Last week, in a note to investors, Warren Buffett wrote …
…[renewable power development] will make great sense, both for the environment and for Berkshire’s economics. It seems highly likely to me that climate change poses a major problem for the planet.
Actually, it poses a major problem for inhabitants of the planet, not that big beautiful rock running laps around the sun.
Semantics aside, it is encouraging that Buffett’s Berkshire Hathaway has pledged to spend another $15 billion on renewable energy development. This is in addition to the billions it’s already spent. Still, there was another part of that note that rubbed me the wrong way.
In the note, Buffett recommended shareholders reject a proposal that would require Berkshire to report on the danger of climate change to insurance companies, which happens to be Berkshire’s biggest business, writing …
As a homeowner in a low-lying area, you may wish to consider moving. But when you are thinking only as a shareholder of a major insurer, climate change should not be on your list of worries.
And therein lies the problem.
A shareholder is not an inanimate object. It’s not a widget, a sprocket or a thing. Shareholders are human beings, and human beings require a planet that is not devoid of natural capital. I’m talking about things like healthy soils, oceans, rainforests, and coral reefs. All of which are at risk due to a rapidly changing climate. This, dear reader, is why we should give a crap about the environment and take the threat of climate change seriously.
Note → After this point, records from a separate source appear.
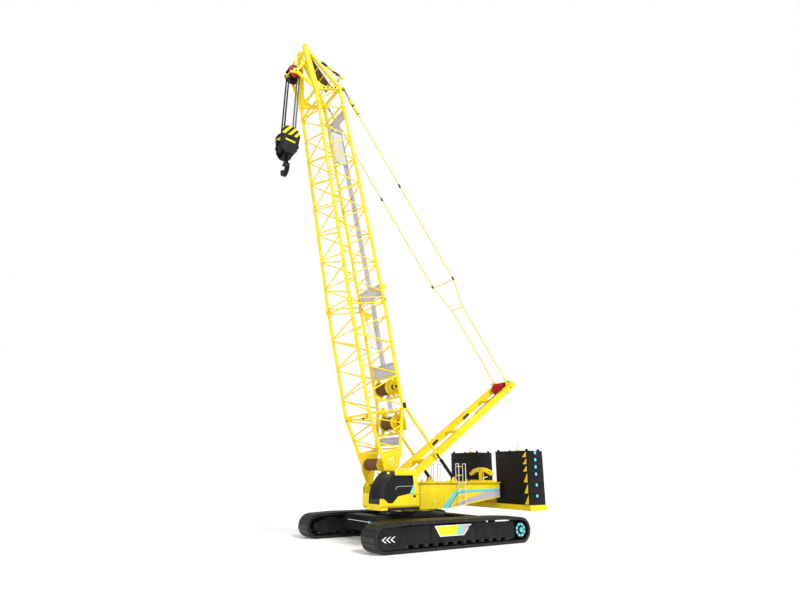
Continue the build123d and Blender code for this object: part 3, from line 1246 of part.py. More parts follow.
def main():
    os.makedirs("parts", exist_ok=True)
    left, right = Location((0, LEFT_Y, 0)), Location((0, -LEFT_Y, 0))
    both = {
        "track": [make_track()], "track_frame": [make_track_frame()],
        "track_rollers": make_rollers() + make_carriers(),
        "drive_sprocket": [make_sprocket()], "front_idler": [make_idler()],
    }
    for name, solids in both.items():
        put(f"{name}_left", *[solid.moved(left) for solid in solids])
        put(f"{name}_right", *[mirror_y(solid).moved(right) for solid in solids])
    put("carbody", make_carbody())
    beam = make_cross_beam()
    put("front_cross_beam", beam)
    put("rear_cross_beam", beam.mirror(Plane.YZ))
    put("slewing_ring", make_ring())
    put("upper_frame", make_upper_frame())
    put("foot_pins", *make_foot_pins())
    put("boom_foot_section", *make_foot_section())
    put("boom_top_section", *make_top_section())
    put("boom_head", *make_boom_head())
    put("boom_cross_members", *make_cross_members())
    put("winch_frames", *make_winch_frames())
    put("head_sheaves", make_head_sheaves())
    for name, n, s, half, radius, flange, reach in WINCHES:
        put(name, make_drum(half, radius, flange, reach).moved(Location((n, 0, s))).moved(BOOM_FRAME))
    put("boom_catwalk", *make_catwalk())
    put("mast_frame", make_mast())
    put("mast_sheaves", make_mast_sheaves())
    put("pendant_bars", *make_pendants())
    put("backstop_rods", *make_stop_rods())
    put("backstop_tubes", *make_stop_tubes())
    put("hoist_ropes", *make_ropes())
    put("block_sheaves", make_block_sheaves())
    put("hook_block", make_hook_block())
    put("hook", make_hook())
    put("counterweight_tray", make_tray())
    put("counterweight_slabs_left", *make_slabs(1))
    put("counterweight_slabs_right", *make_slabs(-1))
    for name, solids in make_cab().items():
        put(name, *solids)
    seat, consoles = make_cab_inside()
    put("cab_seat", seat)
    put("cab_console", *consoles)
    put("cab_platform", make_cab_platform())
    put("ladders", make_ladder(-2470), mirror_y(make_ladder(-2800)))
    put("rear_yoke", make_rear_yoke())
    put("engine_housing", make_power_housing())
    put("engine_block", block((-1500, 700), (-2500, -1600), (1780 + SEAT, 2600)))


main()
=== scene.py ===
import bpy
from math import acos, atan2, cos, hypot, pi, radians, sin
from mathutils import Matrix, Vector


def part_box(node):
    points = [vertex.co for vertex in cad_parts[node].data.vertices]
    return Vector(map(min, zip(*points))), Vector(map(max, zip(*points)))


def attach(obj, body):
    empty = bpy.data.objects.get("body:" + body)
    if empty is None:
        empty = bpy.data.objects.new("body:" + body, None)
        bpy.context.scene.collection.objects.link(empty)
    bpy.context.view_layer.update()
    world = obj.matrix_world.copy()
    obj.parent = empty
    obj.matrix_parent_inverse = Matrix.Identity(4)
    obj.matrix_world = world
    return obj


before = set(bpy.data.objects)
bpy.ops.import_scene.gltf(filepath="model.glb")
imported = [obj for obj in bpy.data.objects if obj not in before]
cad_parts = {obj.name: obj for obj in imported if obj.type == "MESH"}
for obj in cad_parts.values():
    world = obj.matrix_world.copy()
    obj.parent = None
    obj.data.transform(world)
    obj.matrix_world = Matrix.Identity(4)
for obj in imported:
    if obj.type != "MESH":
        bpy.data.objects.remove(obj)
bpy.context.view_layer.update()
bpy.ops.object.select_all(action="DESELECT")

AHEAD, ACROSS, UP = (1.0, 0.0, 0.0), (0.0, 1.0, 0.0), (0.0, 0.0, 1.0)
SIDES = (("left", 1), ("right", -1))
FAR = 99.0


def blend(low, high, share):
    """The number or point at a share of the way from one to another."""
    return low + (high - low) * share


def dial(node, settings):
    """Set the sockets of a node that take a plain value."""
    for socket, value in settings.items():
        node.inputs[socket].default_value = value


def dim(colour, share):
    """A colour at a share of its strength."""
    return tuple(channel * share for channel in colour)


# Paints and finishes. Every pattern reads object coordinates, in metres.
class Finish:
    """A material under construction: its node tree, its shader and its object coordinates."""

    def __init__(self, name, rough, metal=0.0):
        self.material = bpy.data.materials.new(name)
        self.material.use_nodes = True
        self.tree = self.material.node_tree
        self.shader = self.tree.nodes["Principled BSDF"]
        self.place = self.tree.nodes.new("ShaderNodeTexCoord").outputs["Object"]
        dial(self.shader, {"Roughness": rough, "Metallic": metal})

    def node(self, kind, **settings):
        made = self.tree.nodes.new(kind)
        for key, value in settings.items():
            setattr(made, key, value)
        return made

    def link(self, source, target):
        self.tree.links.new(source, target)

    def stretched(self, scale):
        mapping = self.node("ShaderNodeMapping")
        dial(mapping, {"Scale": scale})
        self.link(self.place, mapping.inputs["Vector"])
        return mapping.outputs["Vector"]

    def cloud(self, size, detail, stretch=None):
        """Soft noise whose blotches are about size metres across."""
        noise = self.node("ShaderNodeTexNoise")
        dial(noise, {"Scale": 1.0 / size, "Detail": detail})
        self.link(self.stretched(stretch) if stretch else self.place, noise.inputs["Vector"])
        return noise.outputs["Fac"]

    def between(self, value, low, high, to_low=0.0, to_high=1.0):
        """Spread the values between low and high over a new span."""
        spread = self.node("ShaderNodeMapRange", clamp=True)
        dial(spread, {"From Min": low, "From Max": high, "To Min": to_low, "To Max": to_high})
        self.link(value, spread.inputs["Value"])
        return spread.outputs["Result"]

    def blotches(self, size, detail, low, high, to_low=0.0, to_high=1.0, stretch=None):
        """Soft noise, spread from between low and high over a new span."""
        return self.between(self.cloud(size, detail, stretch), low, high, to_low, to_high)

    def mottled(self, colour, dark, light, size, detail, low=0.35, high=0.65):
        """A colour that wanders between a dark and a light share of itself."""
        return self.over(dim(colour, dark), dim(colour, light), self.blotches(size, detail, low, high))

    def maths(self, operation, first, second):
        made = self.node("ShaderNodeMath", operation=operation)
        for socket, value in zip(made.inputs, (first, second)):
            if isinstance(value, (int, float)):
                socket.default_value = value
            else:
                self.link(value, socket)
        return made.outputs[0]

    def along(self, direction):
        """Distance of a point along a direction."""
        made = self.node("ShaderNodeVectorMath", operation="DOT_PRODUCT")
        dial(made, {1: direction})
        self.link(self.place, made.inputs[0])
        return made.outputs["Value"]

    def stripes(self, direction, period):
        """1 on every other stripe of those that follow each other along a direction."""
        steps = self.maths("FRACT", self.maths("DIVIDE", self.along(direction), period), 0.0)
        return self.maths("LESS_THAN", steps, 0.5)

    def inside(self, *limits):
        """1 where a point is between every pair of limits, each (direction, low, high)."""
        mask = None
        for direction, low, high in limits:
            reach = self.along(direction)
            above = self.maths("GREATER_THAN", reach, low)
            part = self.maths("MULTIPLY", above, self.maths("LESS_THAN", reach, high))
            mask = part if mask is None else self.maths("MULTIPLY", mask, part)
        return mask

    def over(self, below, above, mask):
        """Lay one colour over another by a mask; either may be a plain colour."""
        mix = self.node("ShaderNodeMix", data_type="RGBA")
        for socket, colour in ((mix.inputs[6], below), (mix.inputs[7], above)):
            if isinstance(colour, tuple):
                socket.default_value = (*colour, 1.0)
            else:
                self.link(colour, socket)
        self.link(mask, mix.inputs[0])
        return mix.outputs[2]

    def colour(self, source):
        self.link(source, self.shader.inputs["Base Color"])

    def roughness(self, source):
        self.link(source, self.shader.inputs["Roughness"])

    def bump(self, height, depth, strength):
        made = self.node("ShaderNodeBump")
        dial(made, {"Distance": depth, "Strength": strength})
        self.link(height, made.inputs["Height"])
        self.link(made.outputs["Normal"], self.shader.inputs["Normal"])


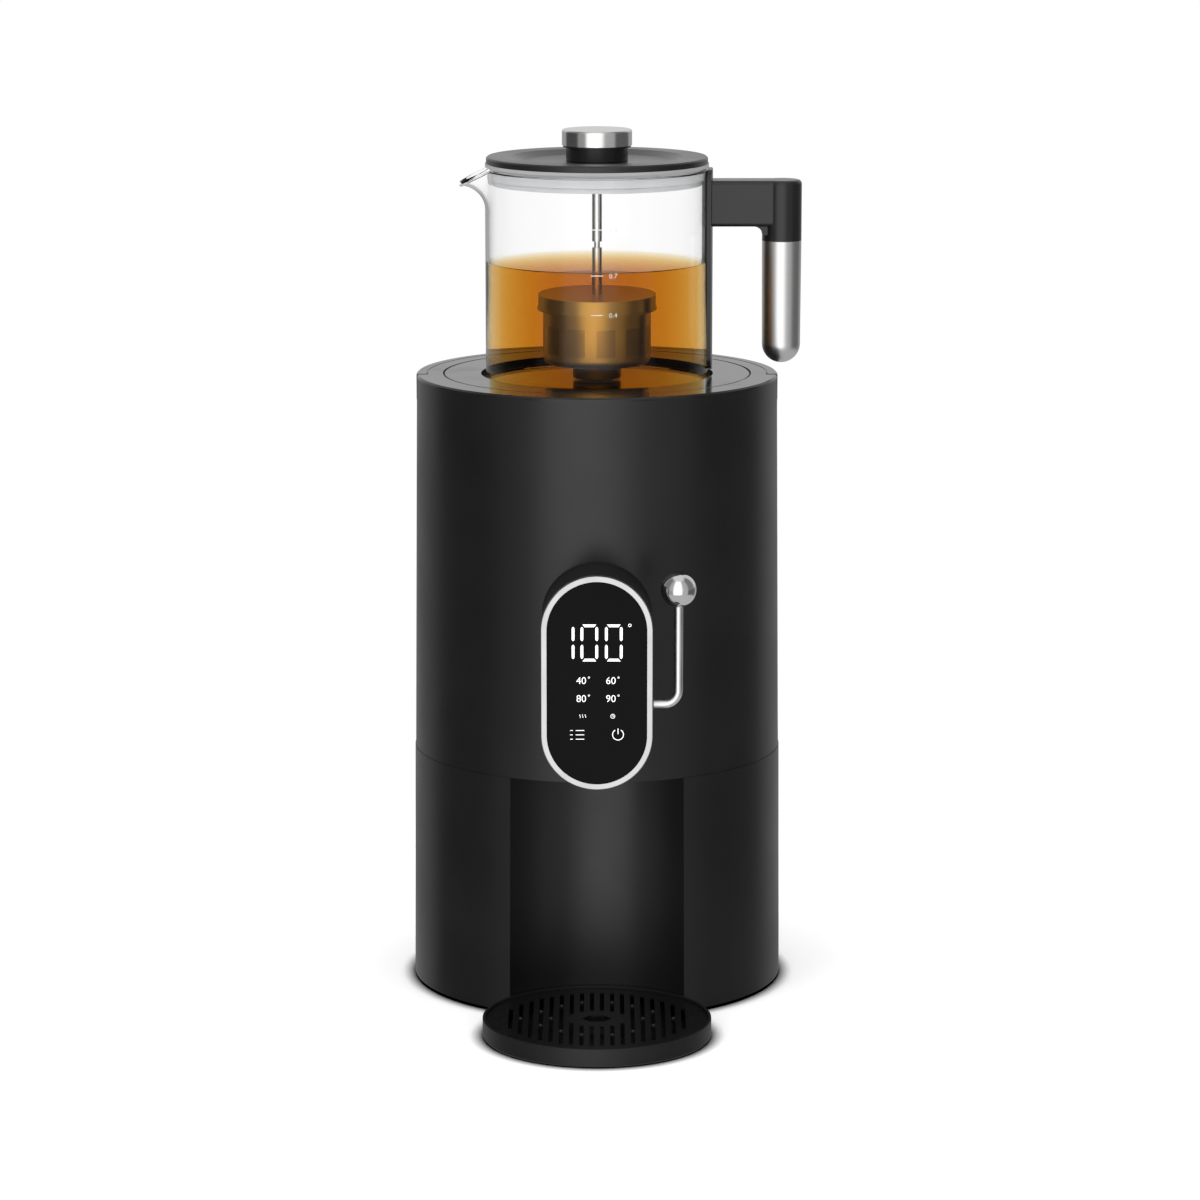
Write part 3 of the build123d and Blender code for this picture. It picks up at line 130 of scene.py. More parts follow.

Buffett argues that for shareholders of a major insurer, climate change should not be on a list of worries. But while these folks may be shareholders of a major insurer, they’re also major shareholders of the planet. And rest assured, dear reader, the potential risks of climate change for shareholders of the planet are much worse than the potential risks of climate change awareness for shareholders of an insurance company.
Of course, shareholders of Berkshire Hathaway should also realize that by not considering climate change risks, they’re actually doing a disservice to the company they’re looking to profit from.
A Multi-Trillion-Dollar Risk
With climate change comes extreme natural disasters that can cost insurance companies trillions.
In fact, last year, Stanford University’s Jeffrey Ball commented on this very issue, writing …
One of the most serious climate risks is flooding, according to The Geneva Association, an insurance-industry research group, which suggested in a July report that climate change could massively drive up worldwide flood losses. New property, generated by economic growth and then destroyed, is expected to raise flood losses from the annual average of approximately $30 billion that prevailed between 2004 and 2013 to an average of about $52 billion in 2050, the group said. Adding climate change to the mix, it projected, will boost the expected annual loss in 2050 to $1 trillion or more. That’s an increase of a factor of 20.
Climate change represents a massive risk to insurance companies that aren’t taking this threat seriously. And it shouldn’t be on the “list of worries” for Berkshire Hathaway shareholders?
Really?
The bottom line is that any insurance company that isn’t actively working to prepare for a rapidly changing climate today will suffer great losses tomorrow. This is a reality, and one that investors must seriously consider.